Records excerpted from a collection:
=======

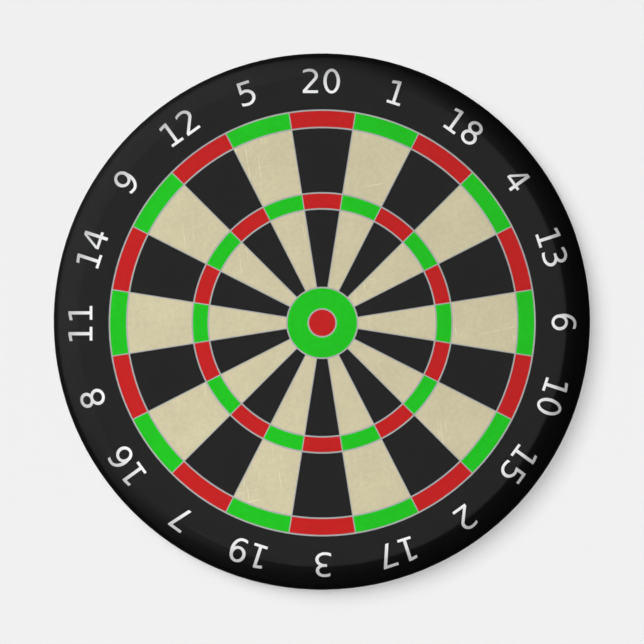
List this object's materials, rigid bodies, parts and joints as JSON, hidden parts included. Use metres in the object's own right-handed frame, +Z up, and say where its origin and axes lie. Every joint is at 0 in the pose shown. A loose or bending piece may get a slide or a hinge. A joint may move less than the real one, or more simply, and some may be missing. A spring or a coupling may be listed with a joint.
{
  "type": "magnetic dartboard",
  "caption": "Round wall-hung magnetic dartboard: printed target over a pressed steel pan with a rolled rim, a backing panel and a hinged hanging ring.",
  "frame": {"origin": "on the board's axis, in the plane of the wall that the rubber bumpers rest on", "axes": "+Z up towards the 20, -Y out of the target face, +Y into the wall, +X to the right for a player facing the board"},
  "size_m": [0.3999, 0.0201, 0.4],
  "materials": {
    "ink_black": "satin printed film",
    "ink_cream": "satin printed film, fine pale scratches",
    "ink_red": "satin printed film",
    "ink_green": "satin printed film",
    "ink_grey": "satin printed lines",
    "ink_white": "satin printed numerals",
    "shell_steel": "black lacquer inside and on the hem",
    "foam": "closed-cell foam",
    "core_board": "corrugated filler",
    "hardboard": "smooth hardboard",
    "bumper_rubber": "matt",
    "zinc_steel": "bright zinc plate",
    "rivet_aluminium": "set pop rivet"
  },
  "bodies": {
    "board": {"number_band": "ink_black", "printed_numerals": "ink_white", "printed_line_web": "ink_grey", "single_beds_black": "ink_black", "single_beds_cream": "ink_cream", "treble_ring_red": "ink_red", "treble_ring_green": "ink_green", "double_ring_red": "ink_red", "double_ring_green": "ink_green", "outer_bull_green": "ink_green", "inner_bull_red": "ink_red", "steel_shell": "shell_steel", "damping_foam": "foam", "core_board": "core_board", "back_panel": "hardboard", "wall_bumpers": "bumper_rubber", "hanger_strap": "zinc_steel", "hanger_rivets": "rivet_aluminium", "rivet_washers": "zinc_steel"},
    "ring": {"hanger_ring": "zinc_steel"}
  },
  "joints": [
    {"name": "hanger_ring_hinge", "type": "hinge", "parent": "board", "child": "ring", "pos_m": [0, -0.00268, 0.15], "axis": [-1, 0, 0], "range_deg": [0, 170]}
  ]
}
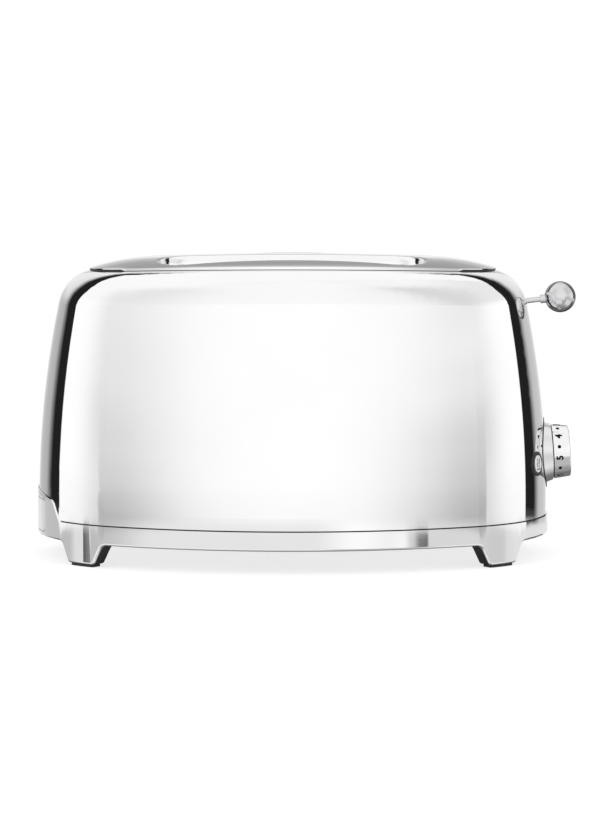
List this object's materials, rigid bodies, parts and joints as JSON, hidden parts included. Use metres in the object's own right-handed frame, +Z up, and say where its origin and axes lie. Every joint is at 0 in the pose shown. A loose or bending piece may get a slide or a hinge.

=======

Given exercise: Copy the material above verbatim.

Written reply:
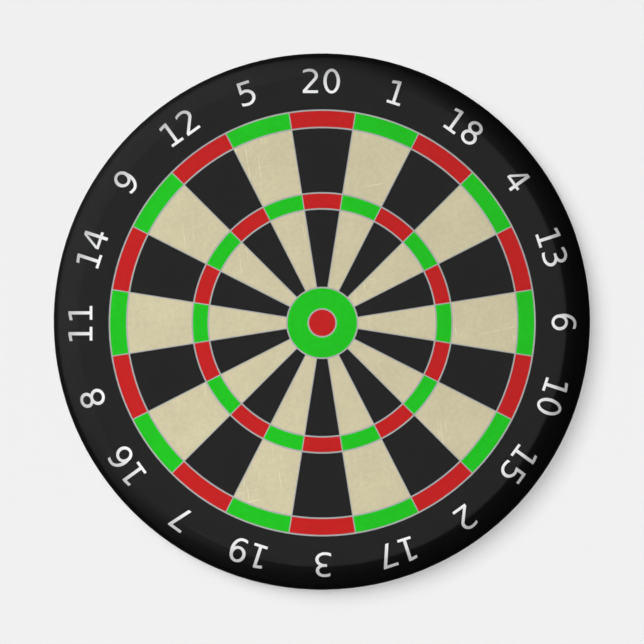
List this object's materials, rigid bodies, parts and joints as JSON, hidden parts included. Use metres in the object's own right-handed frame, +Z up, and say where its origin and axes lie. Every joint is at 0 in the pose shown. A loose or bending piece may get a slide or a hinge. A joint may move less than the real one, or more simply, and some may be missing. A spring or a coupling may be listed with a joint.
{
  "type": "magnetic dartboard",
  "caption": "Round wall-hung magnetic dartboard: printed target over a pressed steel pan with a rolled rim, a backing panel and a hinged hanging ring.",
  "frame": {"origin": "on the board's axis, in the plane of the wall that the rubber bumpers rest on", "axes": "+Z up towards the 20, -Y out of the target face, +Y into the wall, +X to the right for a player facing the board"},
  "size_m": [0.3999, 0.0201, 0.4],
  "materials": {
    "ink_black": "satin printed film",
    "ink_cream": "satin printed film, fine pale scratches",
    "ink_red": "satin printed film",
    "ink_green": "satin printed film",
    "ink_grey": "satin printed lines",
    "ink_white": "satin printed numerals",
    "shell_steel": "black lacquer inside and on the hem",
    "foam": "closed-cell foam",
    "core_board": "corrugated filler",
    "hardboard": "smooth hardboard",
    "bumper_rubber": "matt",
    "zinc_steel": "bright zinc plate",
    "rivet_aluminium": "set pop rivet"
  },
  "bodies": {
    "board": {"number_band": "ink_black", "printed_numerals": "ink_white", "printed_line_web": "ink_grey", "single_beds_black": "ink_black", "single_beds_cream": "ink_cream", "treble_ring_red": "ink_red", "treble_ring_green": "ink_green", "double_ring_red": "ink_red", "double_ring_green": "ink_green", "outer_bull_green": "ink_green", "inner_bull_red": "ink_red", "steel_shell": "shell_steel", "damping_foam": "foam", "core_board": "core_board", "back_panel": "hardboard", "wall_bumpers": "bumper_rubber", "hanger_strap": "zinc_steel", "hanger_rivets": "rivet_aluminium", "rivet_washers": "zinc_steel"},
    "ring": {"hanger_ring": "zinc_steel"}
  },
  "joints": [
    {"name": "hanger_ring_hinge", "type": "hinge", "parent": "board", "child": "ring", "pos_m": [0, -0.00268, 0.15], "axis": [-1, 0, 0], "range_deg": [0, 170]}
  ]
}
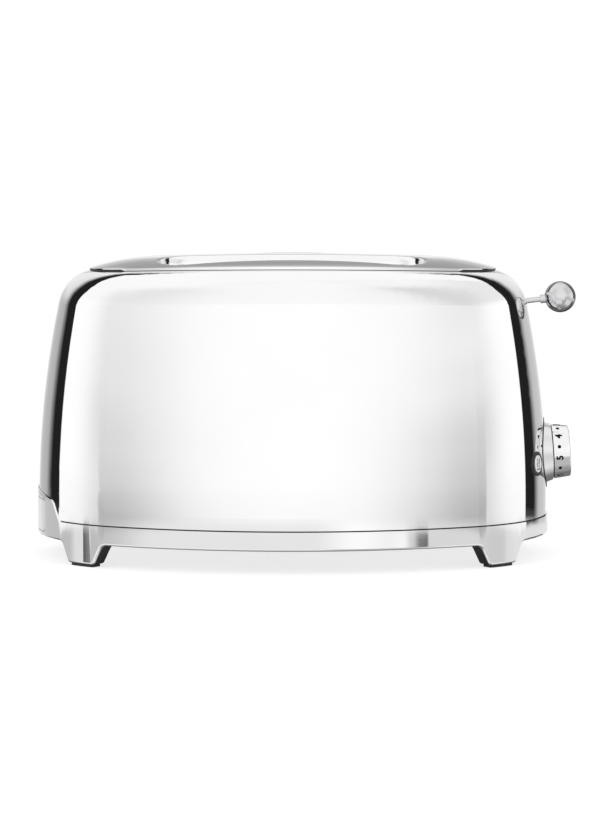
List this object's materials, rigid bodies, parts and joints as JSON, hidden parts included. Use metres in the object's own right-handed frame, +Z up, and say where its origin and axes lie. Every joint is at 0 in the pose shown. A loose or bending piece may get a slide or a hinge.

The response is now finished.